→ **AIM**: It is required that all of the data be written out exactly.

-*-

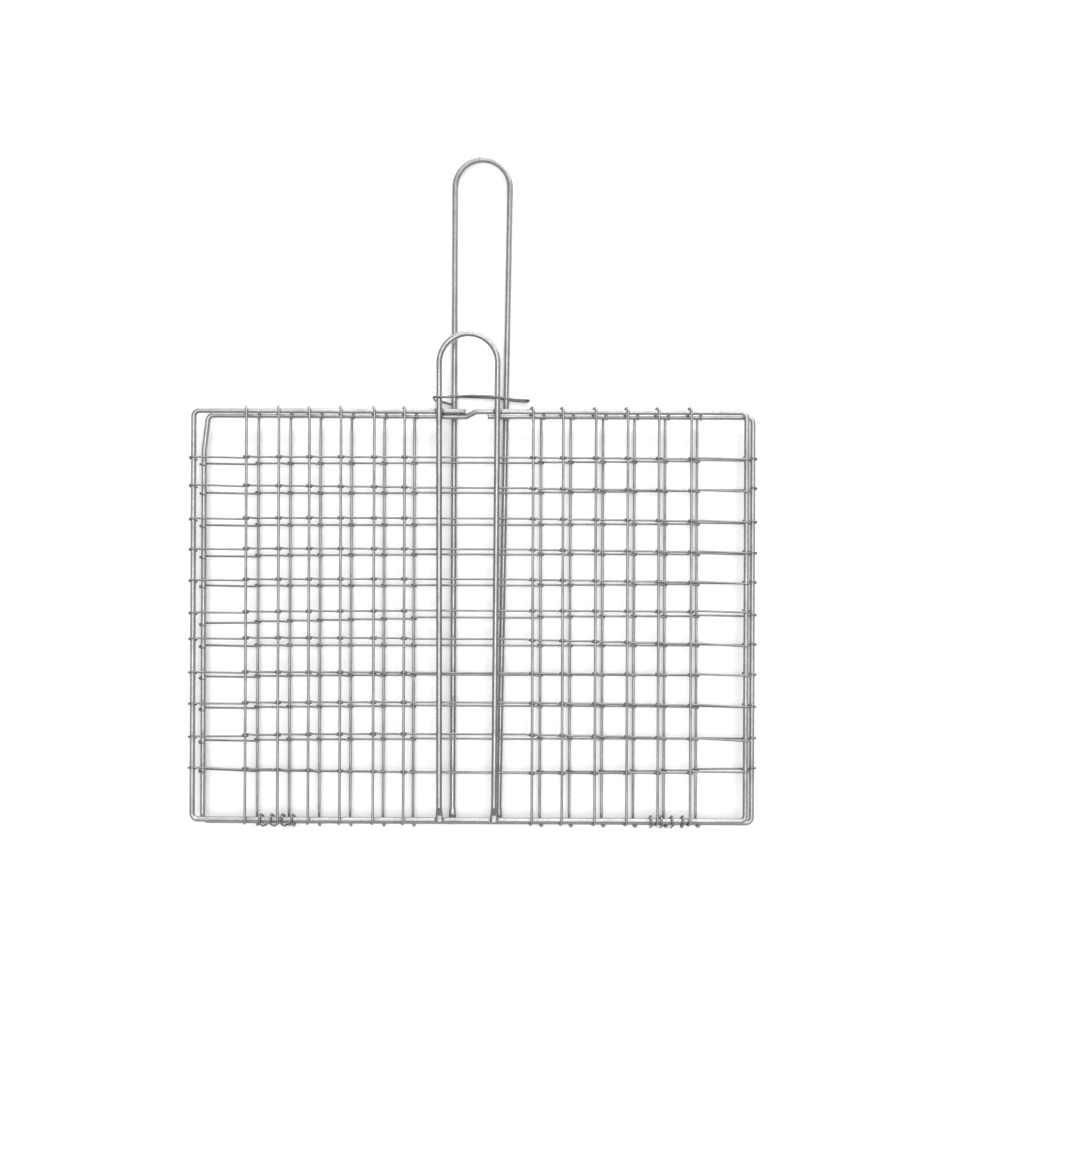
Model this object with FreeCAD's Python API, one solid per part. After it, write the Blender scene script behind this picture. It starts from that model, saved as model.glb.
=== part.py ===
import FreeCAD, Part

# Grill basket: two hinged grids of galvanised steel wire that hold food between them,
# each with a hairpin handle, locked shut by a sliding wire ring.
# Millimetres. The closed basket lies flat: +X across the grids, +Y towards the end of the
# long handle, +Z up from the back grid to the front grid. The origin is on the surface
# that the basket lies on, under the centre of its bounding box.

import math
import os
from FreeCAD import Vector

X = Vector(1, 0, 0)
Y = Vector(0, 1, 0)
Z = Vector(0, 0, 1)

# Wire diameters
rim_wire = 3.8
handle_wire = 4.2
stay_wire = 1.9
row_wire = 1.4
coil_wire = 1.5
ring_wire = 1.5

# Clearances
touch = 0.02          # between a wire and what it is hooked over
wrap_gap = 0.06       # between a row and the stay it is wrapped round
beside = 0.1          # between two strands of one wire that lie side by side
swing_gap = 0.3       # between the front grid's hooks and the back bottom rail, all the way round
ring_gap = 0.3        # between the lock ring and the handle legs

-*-

→ **OUTPUT OF THE TASK**:
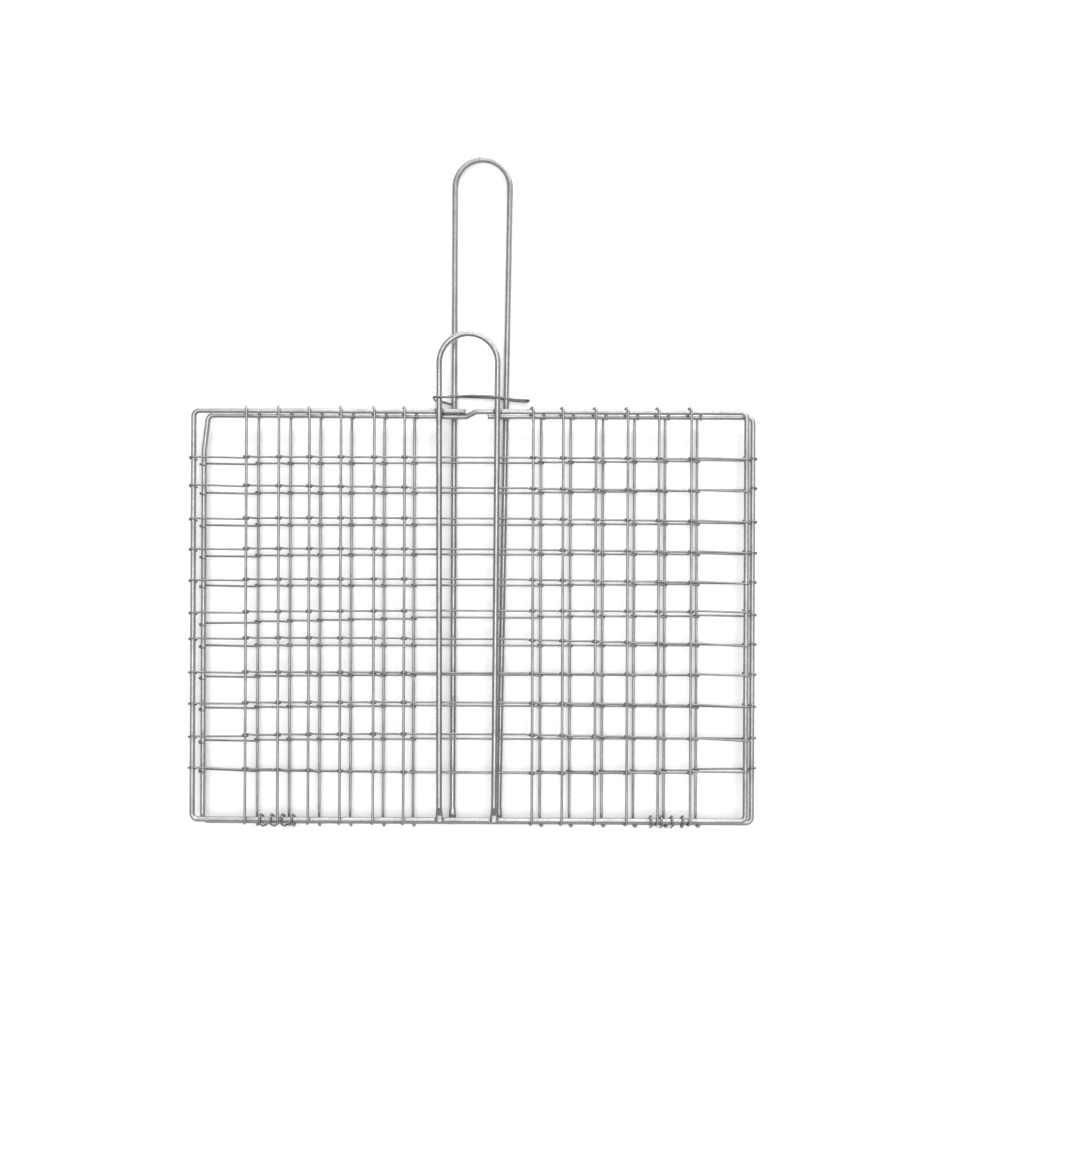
Model this object with FreeCAD's Python API, one solid per part. After it, write the Blender scene script behind this picture. It starts from that model, saved as model.glb.
=== part.py ===
import FreeCAD, Part

# Grill basket: two hinged grids of galvanised steel wire that hold food between them,
# each with a hairpin handle, locked shut by a sliding wire ring.
# Millimetres. The closed basket lies flat: +X across the grids, +Y towards the end of the
# long handle, +Z up from the back grid to the front grid. The origin is on the surface
# that the basket lies on, under the centre of its bounding box.

import math
import os
from FreeCAD import Vector

X = Vector(1, 0, 0)
Y = Vector(0, 1, 0)
Z = Vector(0, 0, 1)

# Wire diameters
rim_wire = 3.8
handle_wire = 4.2
stay_wire = 1.9
row_wire = 1.4
coil_wire = 1.5
ring_wire = 1.5

# Clearances
touch = 0.02          # between a wire and what it is hooked over
wrap_gap = 0.06       # between a row and the stay it is wrapped round
beside = 0.1          # between two strands of one wire that lie side by side
swing_gap = 0.3       # between the front grid's hooks and the back bottom rail, all the way round
ring_gap = 0.3        # between the lock ring and the handle legs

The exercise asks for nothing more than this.